IntraOp Medical Corporation is set to begin a Phase II trial comparing its FLASH radiotherapy to conventional radiotherapy in nonmelanoma skin cancer (NMSC) treatment, the California, US-based company announced.

The randomised Phase II Electron FLASH trial will be carried out at the University Hospital of Lausanne in Switzerland, and compare toxicity and efficacy of Ultra-High Dose Rate (UHDR) radiotherapy (FLASH therapy) to standard of care (SOC) conventional radiotherapy in patients with localised cutaneous squamous cell or basal cell carcinomas.

According to the company, it marks the first time a randomised trial will compare FLASH radiotherapy to conventional radiotherapy in treating NMSC.

The trial will use the IntrOp Mobetron – an electron therapy linear accelerator system. FLASH is a radiation therapy technique involving the delivery of ultra-high dose rates within microseconds.

Two irradiation schemes will be used by investigators: a 22Gy single dose radiotherapy and 5 x 6Gy fractionated dose. FLASH radiotherapy is not yet cleared for sale by the U.S. Food and Drug Administration (FDA). However, investigational use of the therapy for cancer treatment is showing promise. It is known to reduce radiation-induced toxicity in tissues without weakening the effects of anti-cancer treatment. Some scientists predict it may become one of the main radiotherapy technologies in the future. 

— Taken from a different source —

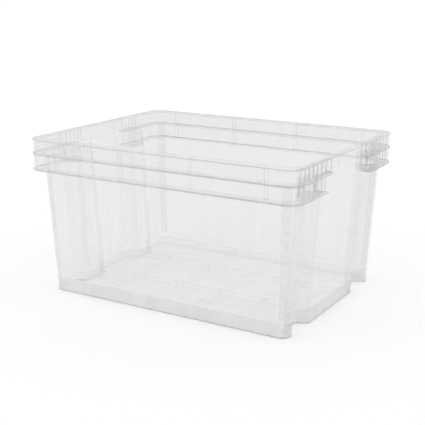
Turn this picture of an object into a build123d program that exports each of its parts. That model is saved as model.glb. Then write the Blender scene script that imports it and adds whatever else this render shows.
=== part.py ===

“This feels like a breakthrough moment in our collective study of the role and effectiveness of FLASH radiotherapy as compared to standard of care radiotherapy. This trial is another important step in the feasibility of FLASH for clinical treatment,” said Professor Jean Bourhis, head of the radiation oncology department at University Hospital of Lausanne.

In January 2023, the company announced that a patient with pancreatic cancer was treated using IntraOp Mobetron Intra-Operative Radiation Therapy.